As he attempts to navigate a path through the dissonance and myriad contradictions that confronted his experience in the cataclysmic human drama that engulfed him as a child, Wieck continually examines his experiences with honest introspection. The brutality and callousness of the Soviets is counterbalanced by the kindness of several Russian soldiers. One Soviet soldier—a Jew— who arrests Michael is harsh and contemptuous as he hauls him down to the station, but then another Russian officer lets him off with a warning. “Human kindness in a military police officer,” he writes, “hatred in a Jewish officer—to comprehend such things wasn’t easy for me.”

As a youngster, he followed the German invasion of Russia closely, putting pins in a map, then later wonders: “Now why did I do that?” His half-brother Peter was a Nazi and decorated officer. During a visit Michael secretly admired himself wearing Peter’s officer’s hat. “We weren’t, after all,” he discerns, “as different as the Iron Cross and Star of David were supposed to indicate.” He remembers the courage and defiance of his neighbour Klaus and his parents, Germans who maintained a cordial, albeit cautious, friendship with the Wiecks even after contact with Jews was strictly forbidden by the Nazis.

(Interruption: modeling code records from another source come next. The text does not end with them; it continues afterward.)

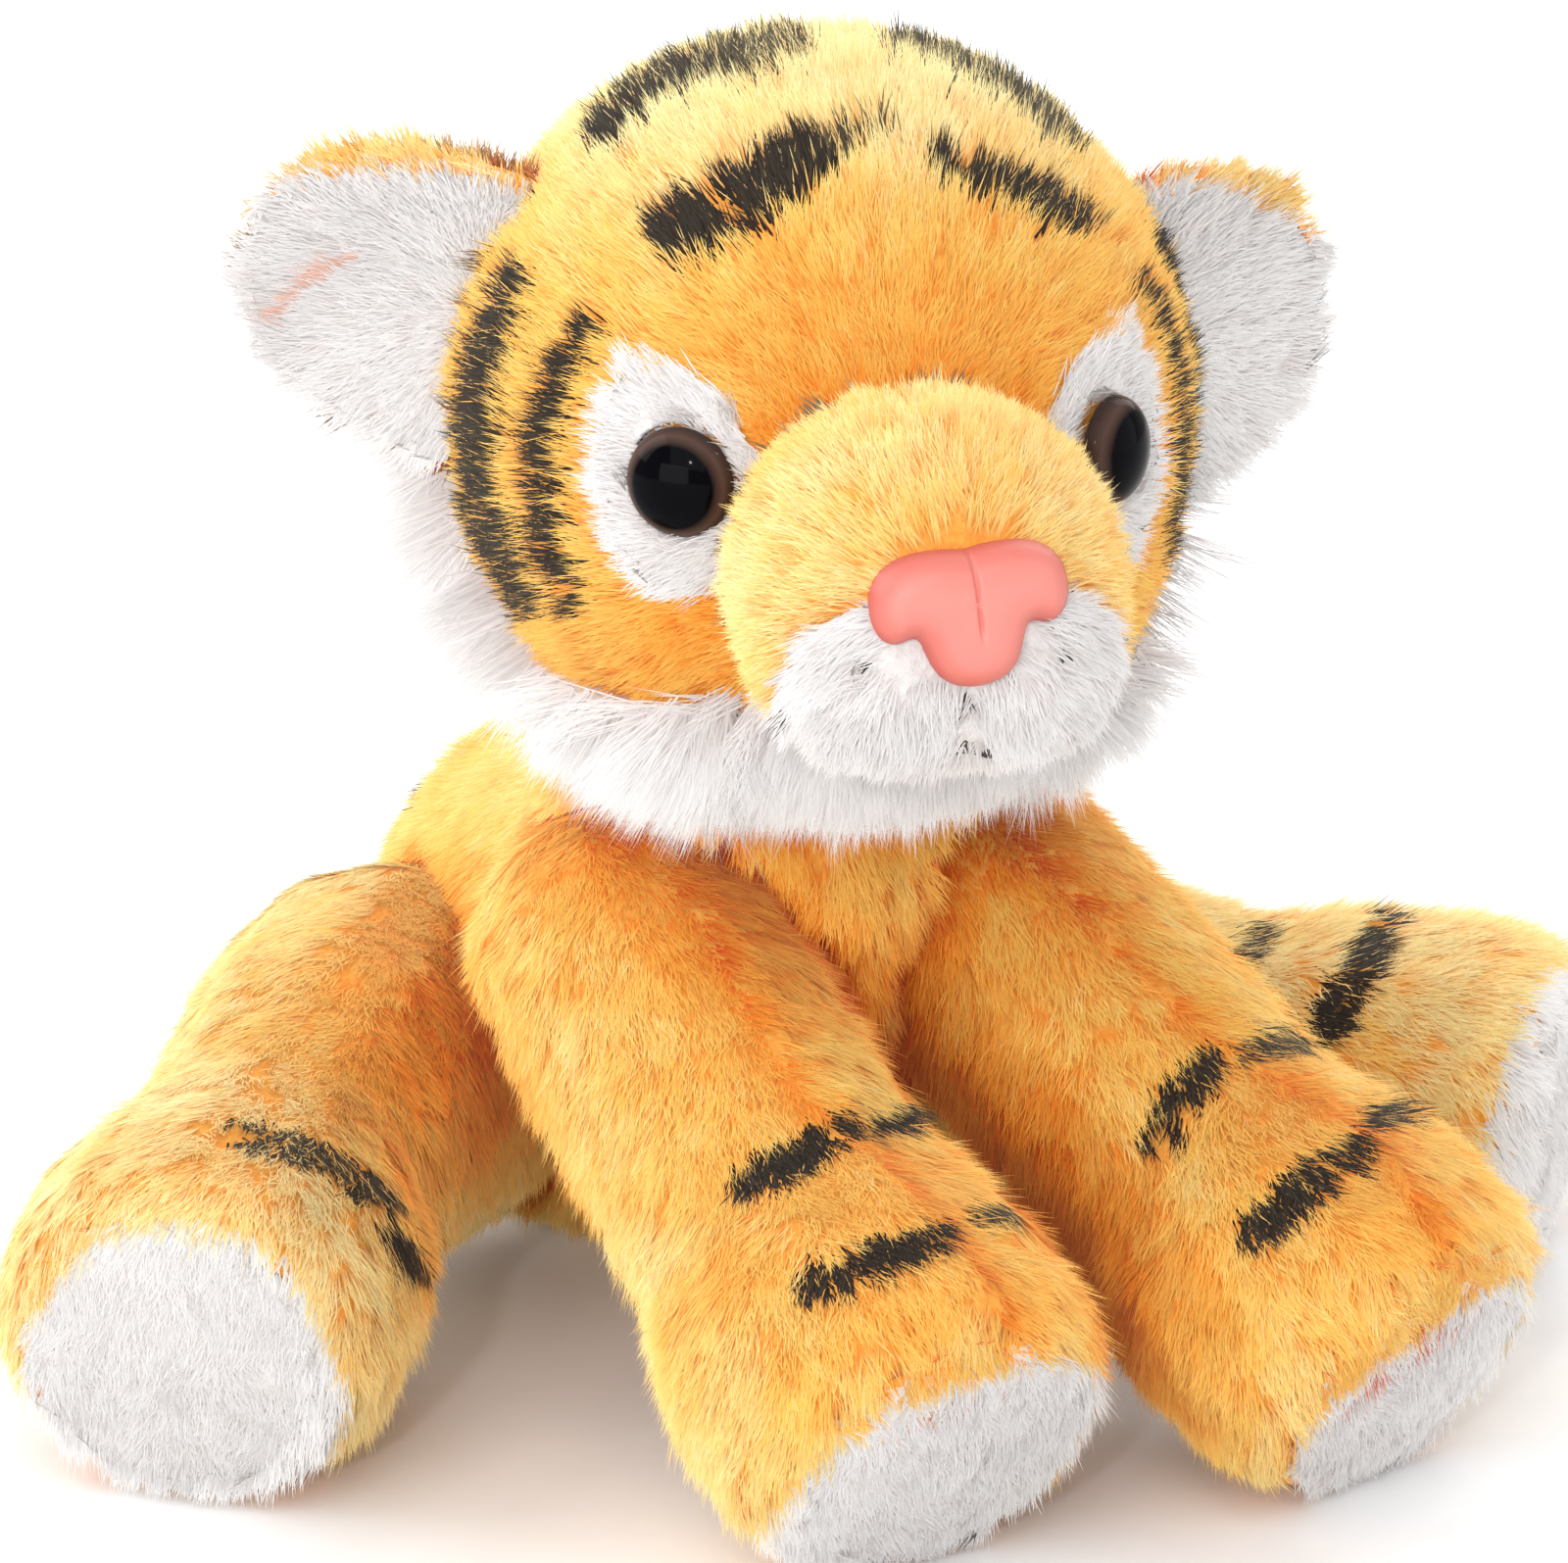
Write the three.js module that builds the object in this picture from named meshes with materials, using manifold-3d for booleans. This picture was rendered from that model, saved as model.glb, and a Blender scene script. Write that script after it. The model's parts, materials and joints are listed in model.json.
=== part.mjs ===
// A plush tiger that sits with its forelegs out in front. Millimetres, +Z up, and the toy faces -Y.
// Sewn covers are shells over separate stuffing and pellet bags.
// The limbs, the neck, the ears and the tail swing in sockets.

import * as THREE from 'three';
import { mergeVertices, toCreasedNormals } from 'three/addons/utils/BufferGeometryUtils.js';
import Module from 'manifold-3d';

const wasm = await Module();
wasm.setup();

// Cloth, gaps and the floor
const coverThickness = 1.2;
const seamGap = 0.3;
const jointGap = 0.7;
const floorCut = 0.5;

// How far a cutter runs past one piece, past the whole toy, and to each side of a stem's seat
const overrun = 60;
const wholeSpan = 240;
const stemReach = 15;

// Skull, jaw and muzzle, each an egg that melts into the next
const headWidth = 84;
const headDepth = 78;
const headHeight = 80;
const jawWidth = 68;
const jawDepth = 56;
const jawHeight = 44;
const jawAhead = 13;
const jawDrop = 17;
const muzzleWidth = 42;
const muzzleDepth = 40;
const muzzleHeight = 38;
const muzzleStand = 5.5;
const muzzleDrop = 8.5;
const padWidth = 21;
const padDepth = 21;
const padHeight = 20;
const padSpread = 16;
const padAhead = 10;
const padDrop = 8;
const faceBlend = 2.5;
const headYaw = -9.5;
const headAside = 0.8;

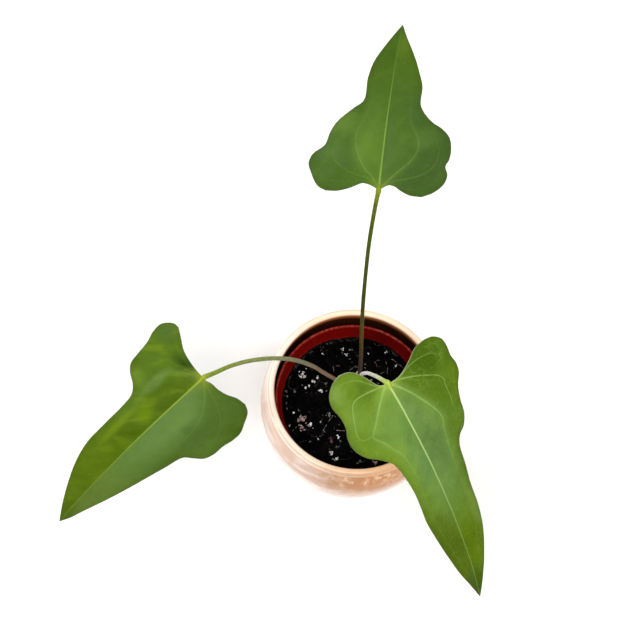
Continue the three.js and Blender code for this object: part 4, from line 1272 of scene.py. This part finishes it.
def broad_relief(leaf, x, y):
    """The CAD model's relief: 0.12 |x| - 0.0035 x^2 + waves that grow towards the edge - drooping lobes."""
    out = np.abs(x)
    edge = np.minimum(out / WAVE_HALF_WIDTH, 1.2) ** 2
    phase = np.where(x < 0, *leaf["wave_phase"])
    wave = WAVE_HEIGHT * edge * np.sin(2 * np.pi * (y / WAVE_LENGTH + phase))
    behind = np.clip((12 - y) / 25, 0, 1)
    return 0.12 * out - 0.0035 * out ** 2 + wave - 3 * edge * behind ** 2


def curled(leaf, x, y, height):
    """Bends the flat blade as an arc: angle = rate * y, and a height stands square to the arc.
    Behind the joint the rate is 0.4 of the rate ahead of it."""
    ahead_rate = math.radians(leaf["bend"]) / leaf["length"]
    rate = np.where(y < 0, 0.4 * ahead_rate, ahead_rate)
    angle = rate * y
    along = np.sin(angle) / rate + height * np.sin(angle)
    return np.stack([x, along, (np.cos(angle) - 1) / rate + height * np.cos(angle)], -1)


def hung(leaf, points):
    """From the leaf's frame to the world: pitch about x, bank about y, heading about z, then to its joint."""
    pitch, bank, heading = (math.radians(v) for v in (-leaf["pitch"], -leaf["bank"], leaf["heading"] - 90))
    turn = Matrix.Rotation(heading, 3, "Z") @ Matrix.Rotation(bank, 3, "Y") @ Matrix.Rotation(pitch, 3, "X")
    return points @ np.array(turn).T + np.array(leaf["stalk"][-1]) + PLANT_PLACE


for name, leaf in LEAVES.items():
    tip = hung(leaf, curled(leaf, 0.0, np.array(leaf["length"]), 0.0))
    print("The tip of the", name, "leaf is near", tip.round(1).tolist(), "mm")

# %% [markdown]
# ## Veins
# The midrib is the strongest line. Three pairs of veins leave the joint: the inner pair swings out and then
# runs along the edge to the tip, and the others loop through the lobes. A vein is narrower than the mesh is
# fine, so the mesh carries its signed distance, and the shader draws the line where that number passes 0.

# %% Vein formulas
SIDE_VEIN_GAP = 15.0
VEIN_WIDTH = 0.68
VEIN_STEPS = 60


def half_veins(leaf, side, x, y, seed):
    """For one half, at each place: the signed distance to each of the three veins in vein widths, how
    strongly the nearest one shows, the count of side veins up to here, the depth of the nearest vein and the
    distance to it, and a field that rises to 1 inside the inner vein. A vein narrows to 0.6 of its width at
    its end, and near the joint it is up to 1.8 times as wide."""
    out = np.abs(x)
    cut, gap, power, weight = 0 * x, out.copy(), 0 * x, 0 * x + 1e-9
    distances = []
    for rank, points in enumerate(leaf[side]["veins"]):
        path = spline(points, np.linspace(0, 1, VEIN_STEPS))
        distance, share = nearest(path, x, y)
        width = (VEIN_WIDTH - 0.08 * rank) * (1 - 0.4 * share) * (1 + 0.8 * np.exp(-np.hypot(x, y) / 9))
        near = np.exp(-(distance / 2.5) ** 2)
        if rank == 0:
            shown = np.clip(1 - share / 0.6, 0.08, 1)
            inward = distance * (1 if side == "right" else -1)
        else:
            shown = (1 - 0.12 * rank) * (1 - share) ** 0.35
        shown = shown * (share > 0)
        power = power + near * shown
        weight = weight + near
        distances.append(distance / width)
        cut = np.maximum(cut, np.exp(-(distance / (width + 0.5)) ** 2) * shown)
        gap = np.minimum(gap, np.abs(distance))
    jitter = 2.0 * lattice_noise(np.stack([0 * x, y, 0 * x], -1), 11.0, seed)
    count = (y - 1.9 * out + jitter) / SIDE_VEIN_GAP
    field = np.clip((inward + 5) / 13, 0, 1) * np.clip(y / 6, 0, 1)
    return [*distances, power / weight, count, cut, gap, field]


def midrib(leaf, x, y):
    """The midrib's relief: a trough 3 mm wide with a low round rib in it, both flatter towards the tip."""
    share = np.clip(y / leaf["length"], 0, 1)
    relief = -0.4 * np.exp(-(x / 3.0) ** 2) + 0.35 * np.exp(-(x / (0.9 - 0.4 * share)) ** 2)
    return relief * np.clip(1.1 - share, 0, 1)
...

Ultimately, Wieck distills his experience into a personal philosophy and worldview that seems to find a degree of balance between the depths to which he knows humans can descend and the transcendent potentiality in each of us. For him, this potential manifests as a passion for music and a spirituality that eclipses religion or any conventional concept of God. He concludes that humans are, in essence, more or less the same. “What had been a belief of mine for a long time,” he writes, “became…a certainty: all people, be they musicians or politicians, Germans or New Zealanders, Jews or Christians, the persecutors or the persecuted, are frighteningly the same irrespective of different temperaments, ideals, and conventions. In all of us resides the potential for every possible action, even those actions born out of hatred.”

This well-written and insightful book is certainly deserving of the bestseller status it achieved in Germany when it was first published there in 1989. As I read it, I found myself thinking of Michael Wieck as someone I would like to meet and with whom I might have a stimulating discussion. Unfortunately, he died in February of 2021, but, thanks to his articulate and thoughtful chronicle, the world is left with one more unique story added to the many others that bear witness to that dark era of history—one more reminder of how quickly and easily humanity can slide into hatred, savagery and war.

More than once, Wieck refers to his fascination with the philosophy of Spinoza, and he cites the following passage from the treatise Ethics, perhaps a fitting encapsulation of Michael Wieck’s outlook: “Hatred is increased by being reciprocated, and can on the other hand be destroyed by love.”

I have also published this review on my Goodreads author page.